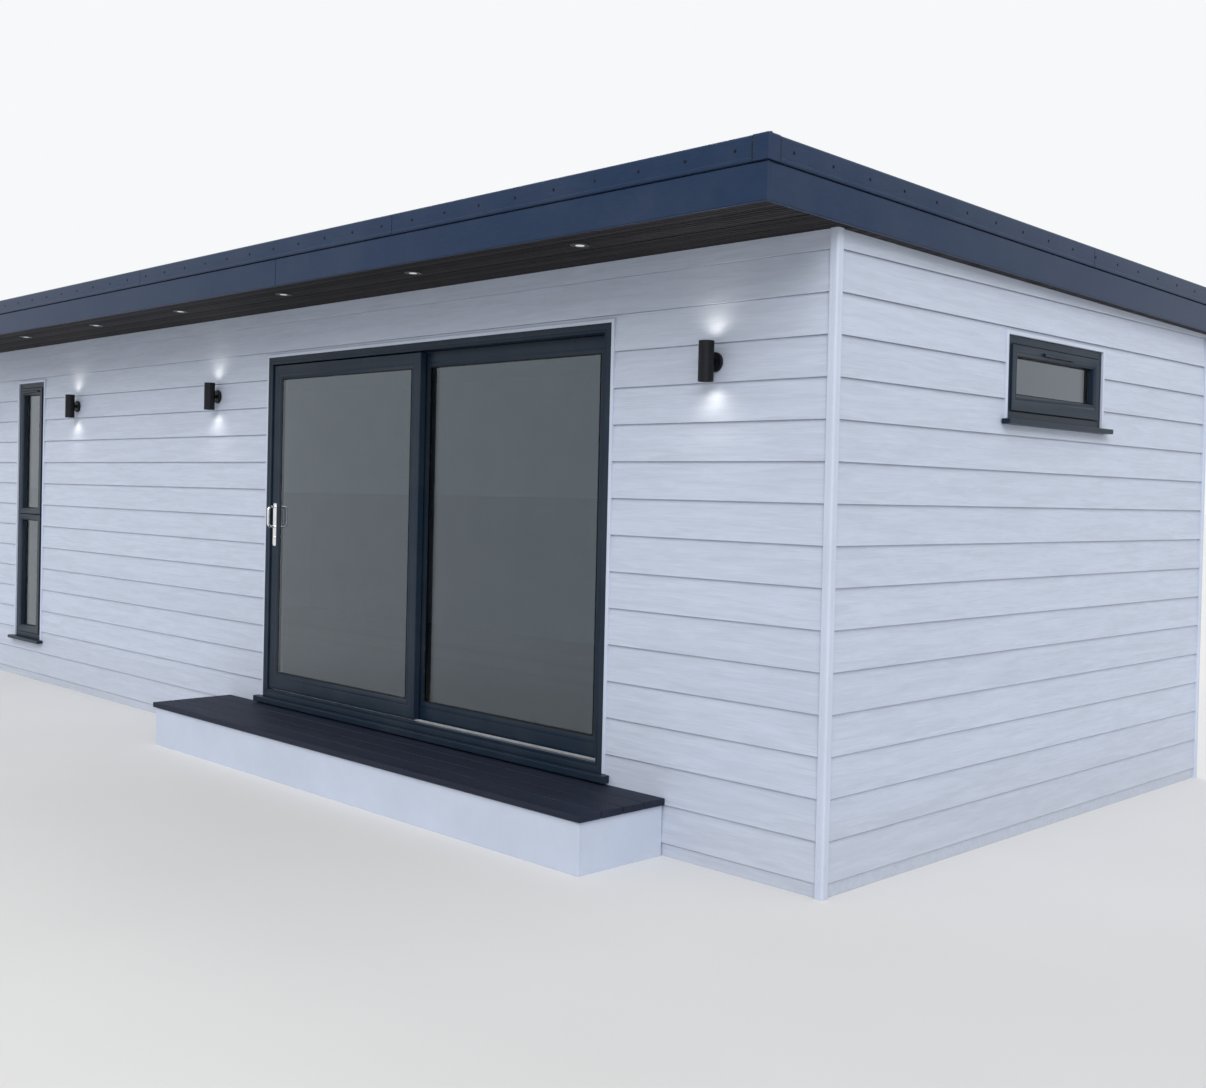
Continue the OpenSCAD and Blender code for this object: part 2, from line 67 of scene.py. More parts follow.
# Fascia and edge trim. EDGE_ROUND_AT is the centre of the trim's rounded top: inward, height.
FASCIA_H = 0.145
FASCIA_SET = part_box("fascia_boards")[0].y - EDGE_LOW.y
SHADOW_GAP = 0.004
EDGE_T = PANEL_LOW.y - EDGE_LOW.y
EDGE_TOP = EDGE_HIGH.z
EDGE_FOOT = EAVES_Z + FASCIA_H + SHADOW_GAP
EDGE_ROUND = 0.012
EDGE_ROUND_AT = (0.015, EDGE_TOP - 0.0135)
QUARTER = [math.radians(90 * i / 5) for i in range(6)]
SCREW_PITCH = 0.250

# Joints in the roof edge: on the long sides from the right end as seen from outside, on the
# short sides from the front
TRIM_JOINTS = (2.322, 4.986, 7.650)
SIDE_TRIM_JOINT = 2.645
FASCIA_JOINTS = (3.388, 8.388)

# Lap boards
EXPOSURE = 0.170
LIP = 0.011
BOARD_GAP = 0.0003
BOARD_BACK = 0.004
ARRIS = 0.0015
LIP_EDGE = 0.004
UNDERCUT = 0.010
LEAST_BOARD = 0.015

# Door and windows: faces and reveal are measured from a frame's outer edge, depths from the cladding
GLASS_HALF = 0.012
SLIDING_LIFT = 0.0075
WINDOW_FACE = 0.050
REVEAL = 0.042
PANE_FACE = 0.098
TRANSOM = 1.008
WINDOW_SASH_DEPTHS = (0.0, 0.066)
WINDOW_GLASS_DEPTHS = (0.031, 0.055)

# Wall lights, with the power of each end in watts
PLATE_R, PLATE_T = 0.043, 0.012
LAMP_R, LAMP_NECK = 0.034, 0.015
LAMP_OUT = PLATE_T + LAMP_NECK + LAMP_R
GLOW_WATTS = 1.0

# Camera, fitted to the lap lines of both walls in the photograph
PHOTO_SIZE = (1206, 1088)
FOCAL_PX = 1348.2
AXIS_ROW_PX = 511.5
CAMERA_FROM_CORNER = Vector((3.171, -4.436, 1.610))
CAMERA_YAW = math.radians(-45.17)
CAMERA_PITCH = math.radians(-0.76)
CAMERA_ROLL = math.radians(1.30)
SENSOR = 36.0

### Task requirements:
Output the full listing without altering anything.

### Full output:
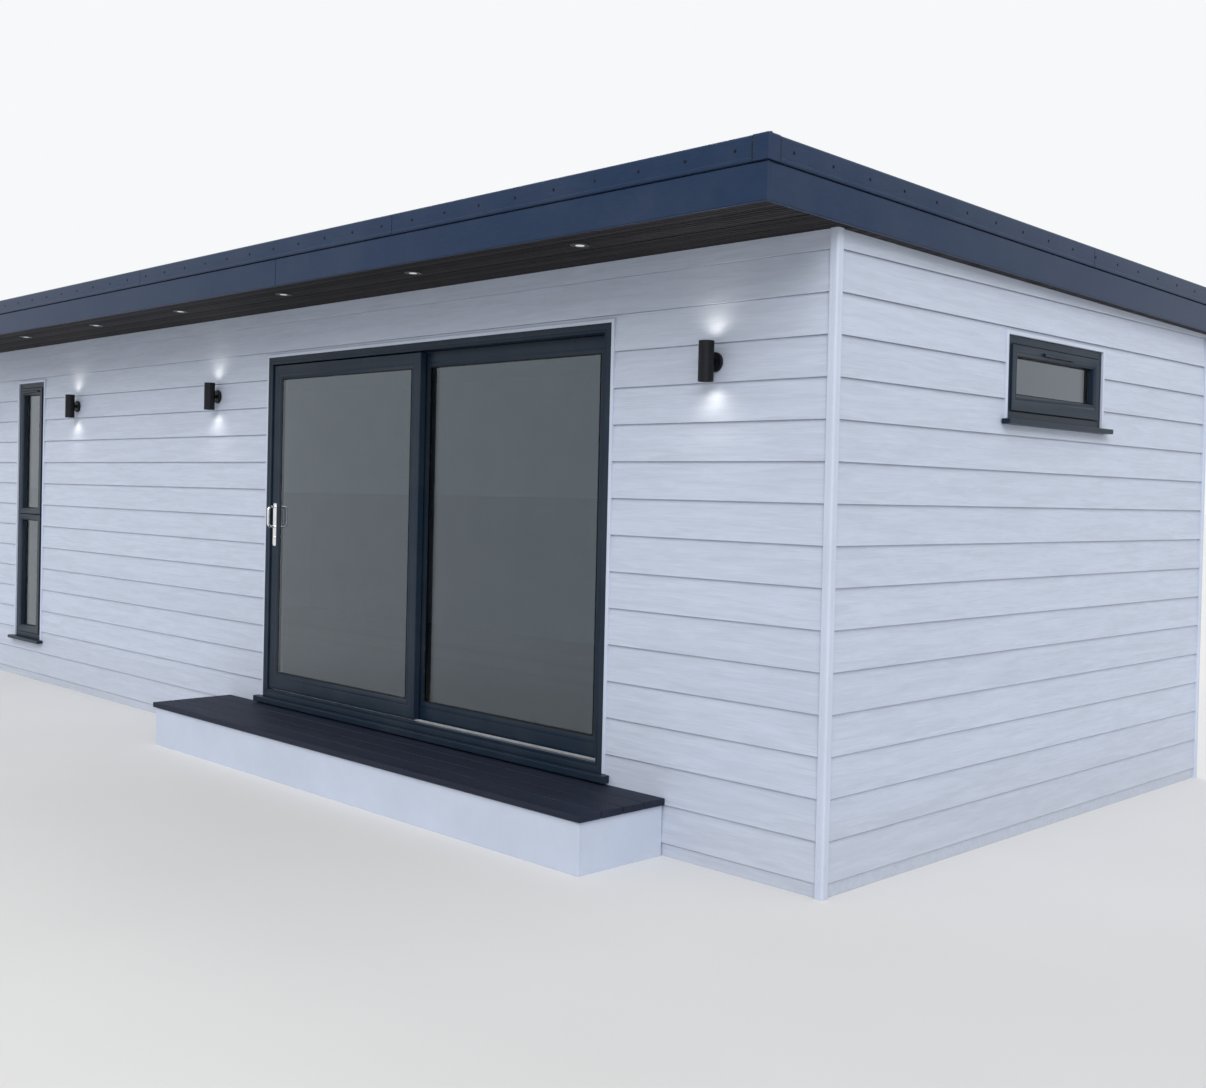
Continue the OpenSCAD and Blender code for this object: part 2, from line 67 of scene.py. More parts follow.
# Fascia and edge trim. EDGE_ROUND_AT is the centre of the trim's rounded top: inward, height.
FASCIA_H = 0.145
FASCIA_SET = part_box("fascia_boards")[0].y - EDGE_LOW.y
SHADOW_GAP = 0.004
EDGE_T = PANEL_LOW.y - EDGE_LOW.y
EDGE_TOP = EDGE_HIGH.z
EDGE_FOOT = EAVES_Z + FASCIA_H + SHADOW_GAP
EDGE_ROUND = 0.012
EDGE_ROUND_AT = (0.015, EDGE_TOP - 0.0135)
QUARTER = [math.radians(90 * i / 5) for i in range(6)]
SCREW_PITCH = 0.250

# Joints in the roof edge: on the long sides from the right end as seen from outside, on the
# short sides from the front
TRIM_JOINTS = (2.322, 4.986, 7.650)
SIDE_TRIM_JOINT = 2.645
FASCIA_JOINTS = (3.388, 8.388)

# Lap boards
EXPOSURE = 0.170
LIP = 0.011
BOARD_GAP = 0.0003
BOARD_BACK = 0.004
ARRIS = 0.0015
LIP_EDGE = 0.004
UNDERCUT = 0.010
LEAST_BOARD = 0.015

# Door and windows: faces and reveal are measured from a frame's outer edge, depths from the cladding
GLASS_HALF = 0.012
SLIDING_LIFT = 0.0075
WINDOW_FACE = 0.050
REVEAL = 0.042
PANE_FACE = 0.098
TRANSOM = 1.008
WINDOW_SASH_DEPTHS = (0.0, 0.066)
WINDOW_GLASS_DEPTHS = (0.031, 0.055)

# Wall lights, with the power of each end in watts
PLATE_R, PLATE_T = 0.043, 0.012
LAMP_R, LAMP_NECK = 0.034, 0.015
LAMP_OUT = PLATE_T + LAMP_NECK + LAMP_R
GLOW_WATTS = 1.0

# Camera, fitted to the lap lines of both walls in the photograph
PHOTO_SIZE = (1206, 1088)
FOCAL_PX = 1348.2
AXIS_ROW_PX = 511.5
CAMERA_FROM_CORNER = Vector((3.171, -4.436, 1.610))
CAMERA_YAW = math.radians(-45.17)
CAMERA_PITCH = math.radians(-0.76)
CAMERA_ROLL = math.radians(1.30)
SENSOR = 36.0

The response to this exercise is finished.